3.3 The Supplier reserves the right to change any descriptions, drawings, specifications, price lists, illustrations, brochures, advertising materials, its website and any other materials provided at any time without notice.
3.4 By reason of differences in equipment, paper, inks and other conditions between colour proofing and production runs, a reasonable variation in colour between proofs and the Goods supplied will be deemed to be accepted by the Customer and any such variations shall not be a defect for the purposes of Condition 10.1.
3.5 Any advice or recommendation given by the Supplier, or its employees or agents, to the Customer or its employees or agents as to the storage, application or use of the Goods which is not confirmed in Writing by the Supplier is followed or acted upon entirely at the Customer’s own risk and, accordingly, the Supplier shall not be liable for any such advice or recommendation which is not so confirmed.
3.6 Unless agreed otherwise in Writing, no Contract shall be a sale by sample.
3.7 The Supplier reserves the right to make any amendments to the artwork submitted by the Customer (if any) it reasonably considers necessary or appropriate to effectively carry out its obligations under the Contract. If the Supplier makes any amendments to the artwork then it shall communicate such amendments to the Customer in Writing and send a final proof. The Customer shall promptly confirm whether it accepts the final proof and within 5 working days from the date of the Supplier’s communication at the latest.
4.1 Unless otherwise agreed in Writing by the Supplier, delivery of the Goods shall take place at the Supplier’s premises or the delivery address set out in the Account application form and/or in the Contract, the latter of which shall prevail (“Delivery Point”).
4.2 The Supplier will endeavour to deliver the Goods to the Delivery Point by the date specified in the Contract or, if none is specified, within a reasonable period of time. However, any such specified date is an estimate only and it is expressly agreed that time for delivery shall not be, and shall not be made by notice, of the essence. The Supplier may deliver the Goods in advance of the specified delivery date (if any) by giving reasonable notice to the Customer.

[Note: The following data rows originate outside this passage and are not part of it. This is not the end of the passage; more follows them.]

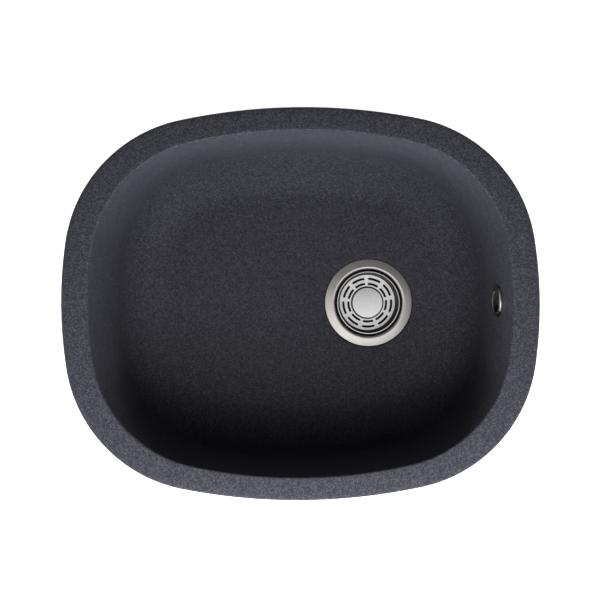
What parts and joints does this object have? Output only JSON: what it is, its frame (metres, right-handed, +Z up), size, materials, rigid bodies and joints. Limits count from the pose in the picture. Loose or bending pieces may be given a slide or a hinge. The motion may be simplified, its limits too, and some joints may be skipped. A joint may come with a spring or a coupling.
{
  "type": "kitchen sink",
  "caption": "Drop-in quartz composite kitchen sink: deep oval bowl with a flat rim, steel basket strainer waste, wall overflow with hose, and swing-out fixing clips.",
  "frame": {"origin": "centre of the rim's outline in the plane of the rim's underside, where it rests on the worktop", "axes": "+Z up, +X along the length towards the drain and the overflow, +Y towards the back"},
  "size_m": [0.5598, 0.46, 0.307],
  "materials": {
    "quartz": "satin graphite black with fine pale grain",
    "foam": "matte closed-cell foam",
    "rubber": "matte",
    "stainless": "satin, circular brushed",
    "steel": "satin",
    "zinc": "zinc plated",
    "chrome": "polished",
    "black_plastic": "matte moulded",
    "hose_plastic": "satin ribbed",
    "brass": "turned"
  },
  "bodies": {
    "sink": {"bowl": "quartz", "rim_seal": "foam", "strainer_cup": "stainless", "flange_gasket": "rubber", "body_gasket": "rubber", "waste_body": "black_plastic", "waste_insert": "brass", "waste_screw": "steel", "overflow_rosette": "chrome", "rosette_gasket": "rubber", "overflow_screw": "steel", "elbow_gasket": "rubber", "overflow_elbow": "black_plastic", "overflow_hose": "hose_plastic", "hose_clamp_lower": "steel", "clamp_screw_lower": "zinc", "hose_clamp_upper": "steel", "clamp_screw_upper": "zinc", "clip_inserts": "brass", "clip_studs": "zinc"},
    "plug": {"basket_knob": "stainless", "plug_stem": "black_plastic", "plug_seal": "rubber", "snap_ring": "steel"},
    "basket": {"basket": "stainless"},
    "nut_back_right": {"clip_nut_back_right": "zinc"},
    "arm_back_right": {"clip_arm_back_right": "zinc"},
    "nut_back_left": {"clip_nut_back_left": "zinc"},
    "arm_back_left": {"clip_arm_back_left": "zinc"},
    "nut_front_left": {"clip_nut_front_left": "zinc"},
    "arm_front_left": {"clip_arm_front_left": "zinc"},
    "nut_front_right": {"clip_nut_front_right": "zinc"},
    "arm_front_right": {"clip_arm_front_right": "zinc"}
  },
  "joints": [
    {"name": "basket_lift", "type": "slide", "parent": "sink", "child": "plug", "axis": [0, 0, 1], "range_m": [0, 0.27]},
    {"name": "basket_spin", "type": "hinge", "parent": "plug", "child": "basket", "pos_m": [0.0895, 0, -0.217], "axis": [0, 0, 1], "continuous": true},
    {"name": "clip_nut_back_right_run", "type": "slide", "parent": "sink", "child": "nut_back_right", "axis": [0, 0, 1], "range_m": [0, 0.016]},
    {"name": "clip_arm_back_right_swing", "type": "hinge", "parent": "nut_back_right", "child": "arm_back_right", "pos_m": [0.21487, 0.15766, -0.0505], "axis": [0, 0, 1], "range_deg": [0, 90]},
    {"name": "clip_nut_back_left_run", "type": "slide", "parent": "sink", "child": "nut_back_left", "axis": [0, 0, 1], "range_m": [0, 0.016]},
    {"name": "clip_arm_back_left_swing", "type": "hinge", "parent": "nut_back_left", "child": "arm_back_left", "pos_m": [-0.21487, 0.15766, -0.0505], "axis": [0, 0, 1], "range_deg": [0, 90]},
    {"name": "clip_nut_front_left_run", "type": "slide", "parent": "sink", "child": "nut_front_left", "axis": [0, 0, 1], "range_m": [0, 0.016]},
    {"name": "clip_arm_front_left_swing", "type": "hinge", "parent": "nut_front_left", "child": "arm_front_left", "pos_m": [-0.21487, -0.15766, -0.0505], "axis": [0, 0, 1], "range_deg": [0, 90]},
    {"name": "clip_nut_front_right_run", "type": "slide", "parent": "sink", "child": "nut_front_right", "axis": [0, 0, 1], "range_m": [0, 0.016]},
    {"name": "clip_arm_front_right_swing", "type": "hinge", "parent": "nut_front_right", "child": "arm_front_right", "pos_m": [0.21487, -0.15766, -0.0505], "axis": [0, 0, 1], "range_deg": [0, 90]}
  ]
}
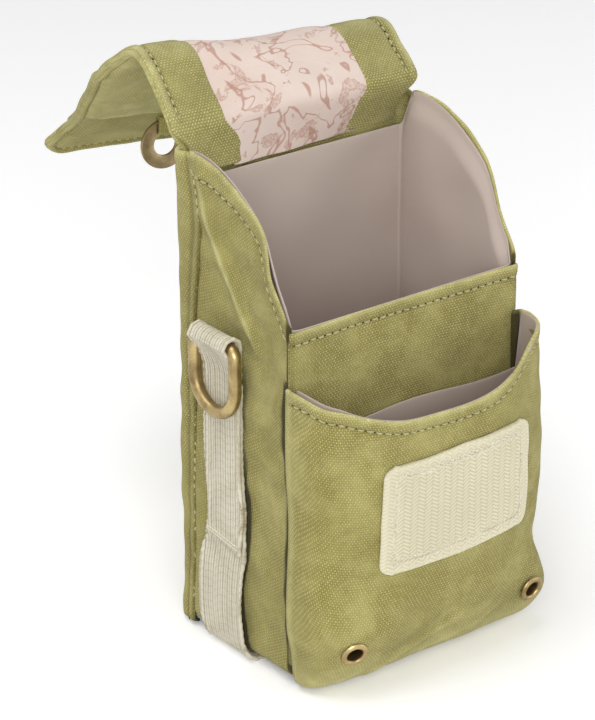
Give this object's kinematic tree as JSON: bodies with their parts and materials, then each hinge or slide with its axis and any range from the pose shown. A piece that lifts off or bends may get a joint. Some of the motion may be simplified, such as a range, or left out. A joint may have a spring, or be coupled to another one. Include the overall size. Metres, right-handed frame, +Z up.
{
  "type": "cable organizer pouch",
  "caption": "Padded canvas belt pouch for a small camera and cables, with a bulged front pocket, a webbing sling with D rings and a fold-over flap.",
  "frame": {"origin": "middle of the base, on the underside of the sling webbing", "axes": "+Z up, -Y towards the front pocket, +X to the right as seen from the front"},
  "size_m": [0.1004, 0.1887, 0.1742],
  "materials": {
    "canvas": "washed khaki green cotton canvas, plain weave with paler slubs and worn edges",
    "foam": "thin open-cell foam, matte",
    "lining": "smooth taupe polyester lining, slight sheen",
    "print": "pale pink cotton with a fine terracotta print",
    "webbing": "ecru cotton webbing with lengthwise ribs",
    "hook": "beige hook and loop tape in chevron rows, zigzag stitched",
    "brass": "antiqued brass, dark in the hollows, rubbed bright on the edges"
  },
  "bodies": {
    "pouch": {"back_panel": "canvas", "left_side_panel": "canvas", "right_side_panel": "canvas", "front_panel": "canvas", "bottom_panel": "canvas", "back_foam": "foam", "left_foam": "foam", "right_foam": "foam", "front_foam": "foam", "bottom_foam": "foam", "body_lining": "lining", "front_pocket": "canvas", "pocket_lining": "lining", "hook_patch": "hook", "left_eyelet": "brass", "left_eyelet_washer": "brass", "right_eyelet": "brass", "right_eyelet_washer": "brass", "sling_webbing": "webbing", "belt_loop": "webbing", "left_ring_loop": "webbing", "right_ring_loop": "webbing"},
    "left_ring": {"left_d_ring": "brass"},
    "right_ring": {"right_d_ring": "brass"},
    "flap_upper": {"flap_top_canvas": "canvas", "flap_top_lining": "print", "flap_top_left_facing": "canvas", "flap_top_right_facing": "canvas"},
    "flap_lower": {"flap_front_canvas": "canvas", "flap_front_lining": "print", "flap_front_left_facing": "canvas", "flap_front_right_facing": "canvas", "flap_overlay": "canvas"},
    "flap_tab": {"tab_canvas": "canvas", "tab_lining": "canvas", "tab_loop_pad": "hook"},
    "ring_pull": {"pull_ring": "brass", "ring_keeper": "canvas"}
  },
  "joints": [
    {"name": "flap_root_fold", "type": "hinge", "parent": "pouch", "child": "flap_upper", "pos_m": [0, 0.0245, 0.1565], "axis": [0.9962, -0.0872, 0], "range_deg": [0, 147.5]},
    {"name": "flap_crest_fold", "type": "hinge", "parent": "flap_upper", "child": "flap_lower", "pos_m": [0.0041, 0.04531, 0.17154], "axis": [0.9862, -0.1575, -0.0506], "range_deg": [0, 117]},
    {"name": "tab_fold", "type": "hinge", "parent": "flap_lower", "child": "flap_tab", "pos_m": [0.01251, 0.11315, 0.12447], "axis": [0.9862, -0.1575, -0.0506], "range_deg": [0, 41]},
    {"name": "pull_ring_swing", "type": "hinge", "parent": "flap_lower", "child": "ring_pull", "pos_m": [0.01141, 0.10558, 0.12658], "axis": [0.9862, -0.1575, -0.0506], "range_deg": [-69, 52]},
    {"name": "left_ring_swing", "type": "hinge", "parent": "pouch", "child": "left_ring", "pos_m": [-0.047, 0.0012, 0.1013], "axis": [0, 1, 0], "range_deg": [0, 150]},
    {"name": "right_ring_swing", "type": "hinge", "parent": "pouch", "child": "right_ring", "pos_m": [0.047, 0.0012, 0.1013], "axis": [0, -1, 0], "range_deg": [0, 150]}
  ],
  "couplings": [
    {"joint": "flap_crest_fold", "follows": "flap_root_fold", "ratio": 0.79322}
  ]
}
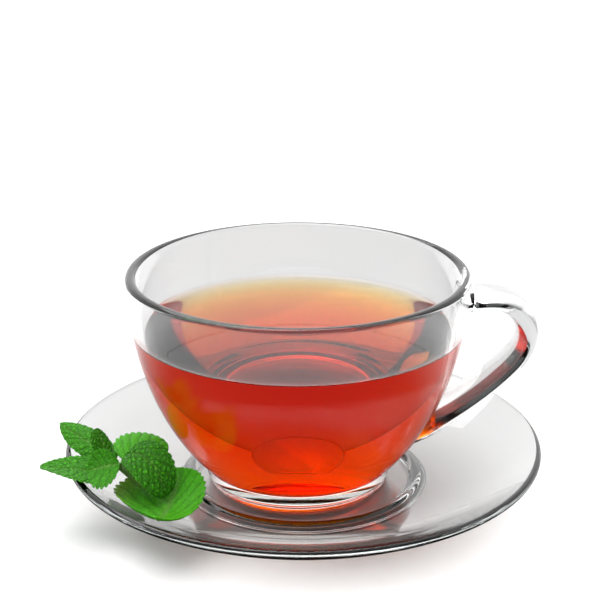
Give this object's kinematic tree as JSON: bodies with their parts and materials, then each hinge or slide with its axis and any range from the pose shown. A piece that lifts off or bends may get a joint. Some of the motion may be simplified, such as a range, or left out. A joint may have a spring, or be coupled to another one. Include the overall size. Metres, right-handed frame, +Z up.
{
  "type": "glass cup of black tea on a glass saucer",
  "caption": "Wide clear glass cup with a looped handle, filled with orange-red black tea, on a shallow clear glass saucer with a sprig of fresh mint and a loose mint leaf beside it.",
  "frame": {"origin": "on the saucer's axis, in the plane of its foot ring, which is the surface that it stands on", "axes": "+Z up; +X towards the cup's handle; -Y towards the viewer, with the mint on the -X side"},
  "size_m": [0.1449, 0.1406, 0.069],
  "materials": {
    "cup_glass": "clear, smooth, fire-polished soda-lime glass",
    "saucer_glass": "clear, smooth, fire-polished soda-lime glass",
    "tea": "clear black tea, deep orange-red where it is thick and pale amber where it is thin",
    "mint_stem": null,
    "mint_leaf": null
  },
  "bodies": {
    "root": {"cup": "cup_glass", "saucer": "saucer_glass", "tea": "tea", "mint_stem": "mint_stem", "mint_leaf_left": "mint_leaf", "mint_leaf_cupped": "mint_leaf", "mint_leaf_back_left": "mint_leaf", "mint_leaf_young": "mint_leaf", "mint_leaf_back": "mint_leaf", "mint_leaf_arched": "mint_leaf", "mint_leaf_loose": "mint_leaf"}
  },
  "joints": []
}
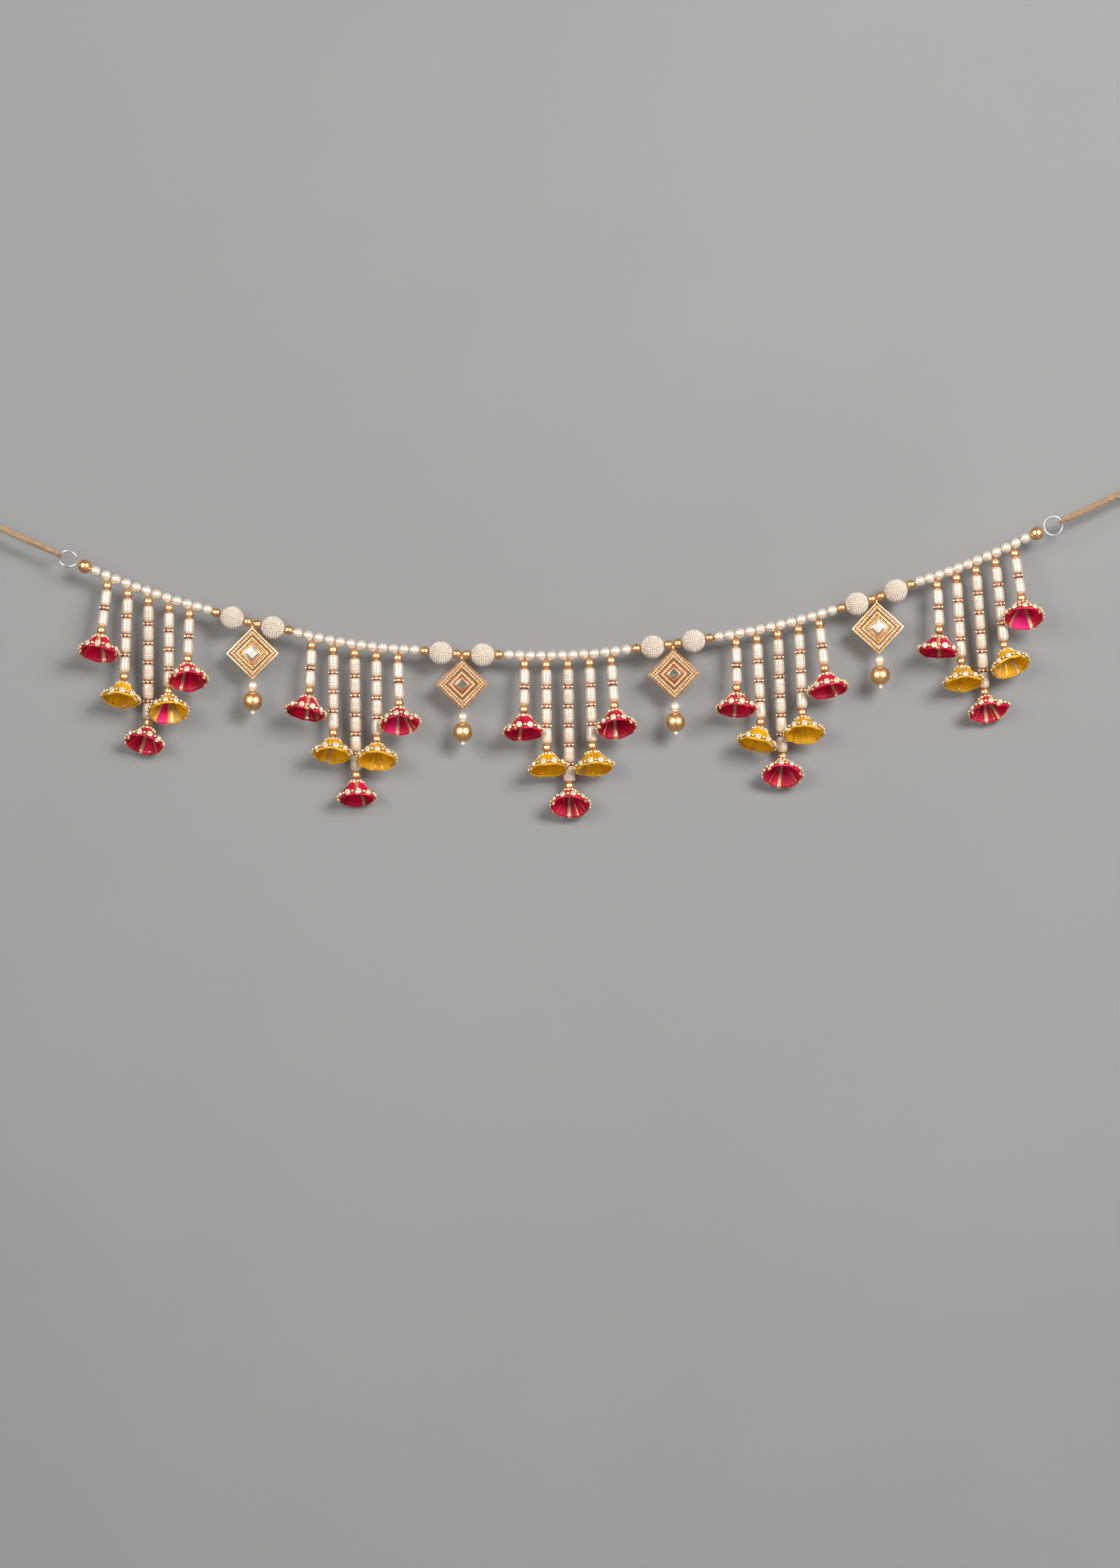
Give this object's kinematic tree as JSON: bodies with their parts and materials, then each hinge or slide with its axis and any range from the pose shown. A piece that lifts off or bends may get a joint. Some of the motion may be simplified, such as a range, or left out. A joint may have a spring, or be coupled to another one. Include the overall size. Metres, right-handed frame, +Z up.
{
  "type": "toran door hanging",
  "caption": "Beaded toran for a doorway: a pearl garland with bead strands that end in silk bells, square pendants, and a split ring with a jute tie at each end.",
  "frame": {"origin": "middle of the garland, on its thread between the sixth and seventh pearls of the middle section", "axes": "+X to the right along the garland, +Z up, -Y towards the viewer"},
  "size_m": [1.0913, 0.0556, 0.3166],
  "materials": {
    "garland_pearl": "pearl-coated round beads with warm off-white seed-pearl balls",
    "strand_pearl": "pearl-coated oval beads with faint ribs",
    "gold_bead": "satin antique gold beads",
    "copper_spacer": "copper-brown spacer discs and chain backing",
    "chain_gold": "small pale gold balls of chains and spacers",
    "rhinestone": "clear faceted stones in gold cups",
    "silk_red": "crimson satin silk with radial creases",
    "silk_yellow": "yellow satin silk with radial creases",
    "lace_gold": "woven gold metal-thread lace",
    "pendant_gold": "antique gold plate with raised granules",
    "enamel": "red enamel line",
    "steel": "polished split ring",
    "jute": "natural twisted jute cord"
  },
  "bodies": {
    "root": {"garland": "garland_pearl", "ring_left": "steel", "ring_right": "steel", "tie_left": "jute", "tie_right": "jute", "strand_1_1": "strand_pearl", "strand_1_2": "strand_pearl", "strand_1_3": "strand_pearl", "strand_1_4": "strand_pearl", "strand_1_5": "strand_pearl", "strand_2_1": "strand_pearl", "strand_2_2": "strand_pearl", "strand_2_3": "strand_pearl", "strand_2_4": "strand_pearl", "strand_2_5": "strand_pearl", "strand_3_1": "strand_pearl", "strand_3_2": "strand_pearl", "strand_3_3": "strand_pearl", "strand_3_4": "strand_pearl", "strand_3_5": "strand_pearl", "strand_4_1": "strand_pearl", "strand_4_2": "strand_pearl", "strand_4_3": "strand_pearl", "strand_4_4": "strand_pearl", "strand_4_5": "strand_pearl", "strand_5_1": "strand_pearl", "strand_5_2": "strand_pearl", "strand_5_3": "strand_pearl", "strand_5_4": "strand_pearl", "strand_5_5": "strand_pearl", "bell_1_1": "silk_red", "bell_1_2": "silk_yellow", "bell_1_3": "silk_red", "bell_1_4": "silk_yellow", "bell_1_5": "silk_red", "bell_2_1": "silk_red", "bell_2_2": "silk_yellow", "bell_2_3": "silk_red", "bell_2_4": "silk_yellow", "bell_2_5": "silk_red", "bell_3_1": "silk_red", "bell_3_2": "silk_yellow", "bell_3_3": "silk_red", "bell_3_4": "silk_yellow", "bell_3_5": "silk_red", "bell_4_1": "silk_red", "bell_4_2": "silk_yellow", "bell_4_3": "silk_red", "bell_4_4": "silk_yellow", "bell_4_5": "silk_red", "bell_5_1": "silk_red", "bell_5_2": "silk_yellow", "bell_5_3": "silk_red", "bell_5_4": "silk_yellow", "bell_5_5": "silk_red", "pendant_1": "pendant_gold", "pendant_2": "pendant_gold", "pendant_3": "pendant_gold", "pendant_4": "pendant_gold"}
  },
  "joints": []
}
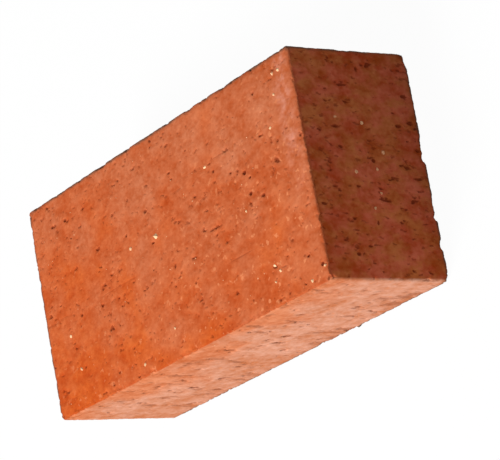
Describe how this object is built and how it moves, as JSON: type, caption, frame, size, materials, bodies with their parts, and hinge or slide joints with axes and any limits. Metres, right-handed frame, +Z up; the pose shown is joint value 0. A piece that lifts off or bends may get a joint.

4.3 The Supplier will endeavour to deliver the Goods as near as possible to the Delivery Point as a safe hard road permits but reserves the right to refuse to deliver the Goods at or to the Delivery Point if the Supplier’s carrier reasonably considers the Delivery Point is unsuitable for delivery, in which case the Supplier shall contact the Customer to make suitable alternative arrangements for delivery of the Goods.
4.4 Unless agreed otherwise by the Supplier in Writing or by the Supplier’s carrier at the time of delivery, the Customer is responsible for promptly unloading the Goods from the carrier’s delivery vehicle when it reaches the Delivery Point. The Supplier’s record of the delivery date and description of the Goods delivered to the Customer shall be conclusive evidence of such, unless the Customer can provide conclusive contrary evidence.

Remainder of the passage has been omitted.